This was a 400-mile drive unlike any other in modern-day NASCAR.
The grandstands were completely empty. There wasn’t a single tailgate inside the track. Everyone wore face coverings – some with the team logos, others opting for plain disposable medical masks. It was nothing close to the corporate sponsorship, pomp and patriotic traveling circus that symbolizes NASCAR.
But when the engines fired at Darlington Raceway following a 10-week layoff during the coronavirus pandemic, it turned into a regular old race.
Kevin Harvick beat Alex Bowman to win NASCAR's first race back, a spectacle closely watched to see if the largest racing series in the United States could successfully resume work.
“I just want to thank everybody from NASCAR and all the teams for letting us do what we do,” Harvick said. “I didn’t think it was going to be that different, but it’s dead silent out here.

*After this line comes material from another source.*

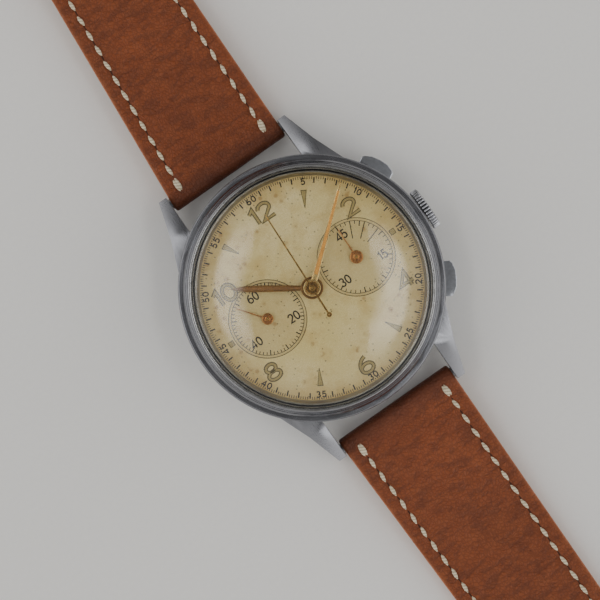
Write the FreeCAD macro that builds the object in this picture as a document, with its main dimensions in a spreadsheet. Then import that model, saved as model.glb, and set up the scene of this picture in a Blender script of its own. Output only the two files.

We miss the fans.”
It was a crucial gamble for NASCAR, which had to get back to the track to stave off financial ruin. With races on hold, no money was coming into the sport whatsoever and the NASCAR business model can not sustain the lack of revenue.
NASCAR developed a health plan approved by officials in both South Carolina and North Carolina and scheduled seven races over the next 11 days at two tracks. As other states began to open, the series tacked more races to fill the calendar with 20 events across seven Southern states between now and June 21. There will be no spectators at least through that date.
This first event was called the “The Real Heroes 400” and dedicated to health care workers fighting the coronavirus pandemic. The names of health care workers across the country were substituted for the drivers’ name above the door on each of the 40 cars.
The health care workers then virtually gave the command to start the engines.
“These heroes will signal that NASCAR has returned, bringing back the intense competition and side-by-side racing we’ve all missed,” NASCAR President Steve Phelps wrote in a letter to fans released Sunday morning.
“Our drivers, race teams and officials have been eagerly awaiting the opportunity to get back to the race track and we want to assure you that we have taken the return to racing very seriously.”
The industry had to be extremely careful because to even get to the Coca-Cola 600 next week at Charlotte Motor Speedway, NASCAR had to get it right at Darlington.
Steve O'Donnell, executive vice president of NASCAR, was pleased with the collective effort from the industry.
“We didn’t have to tell anyone or remind anyone to wear a mask,” O'Donnell said. “It felt a little odd with the garage area because it was scaled down in terms of personnel, but all in all I think it went really well.”
Teams were required to submit rosters in advance with only 16 members allotted per car. Names were on a list at a checkpoint at the end of a gravel road just off Harry Byrd Highway and everyone who passed through had their temperature checked and logged before they could enter.
NASCAR did not have to turn anyone away, and all 40 drivers were cleared to race. NASCAR has declined to do COVID-19 testing to ensure those tests go to those in need.
Among those to make it inside were Ryan Newman, back for the first time since he suffered a head injury exactly three months ago in a wreck on the final lap of the Daytona 500. Newman missed only three races because of NASCAR's shutdown and finished 15th in his return.
Also in the field was Matt Kenseth, who at 48 was the oldest driver at Darlington and he raced for the first time since the 2018 season finale. Kenseth was brought out of retirement by Chip Ganassi when Kyle Larson was fired for using a racial slur during an iRacing event that kept NASCAR occupied when racing was on hold. Kenseth finished 10th.
The odd and empty setting was the backdrop for some typical NASCAR mishaps. Seven-time champion Jimmie Johnson crashed while leading on the final lap of the first stage, a better result than poor Ricky Stenhouse Jr., who barely made it out of the second turn before he crashed.
Stenhouse never finished a single lap and finished last.
And even without fans allowed on the property, a small grass fire still broke out behind a section of the track. Gray smoke billowed during a caution, which isn't that odd a sight at a NASCAR race.
Bowman, who signed a one-year contract extension with Hendrick Motorsports on Saturday, was second. Kurt Busch, winner of the closest finish in Darlington history, was third for Ganassi.
Chase Elliott gave Hendrick two cars in the top-four. Denny Hamlin was the highest-finishing Toyota driver at fifth for Joe Gibbs Racing, one spot ahead of teammate Martin Truex Jr.
Tyler Reddick, a rookie with Richard Childres Racing, was seventh at “The Track Too Tough To Tame.”
Erik Jones, winner of the Southern 500 here last September, was eighth and John Hunter Nemechek was the second rookie inside the top-10 at one of the most technical tracks on the circuit. It was the first top-10 for Front Row Motorsports on a track other than a superspeedway in three years.
It was the 50th career victory for Harvick, in a Ford for Stewart-Haas Racing. A previous winner at Darlington, Harvick led 159 of the 293 laps.
Harvick tied Hall of Famers Junior Johnson and Ned Jarrett for 12th on NASCAR's all-time wins list.
NASCAR's elite Cup Series next races Wednesday night at Darlington, which is hosting three events in four days before the sport shifts to Charlotte.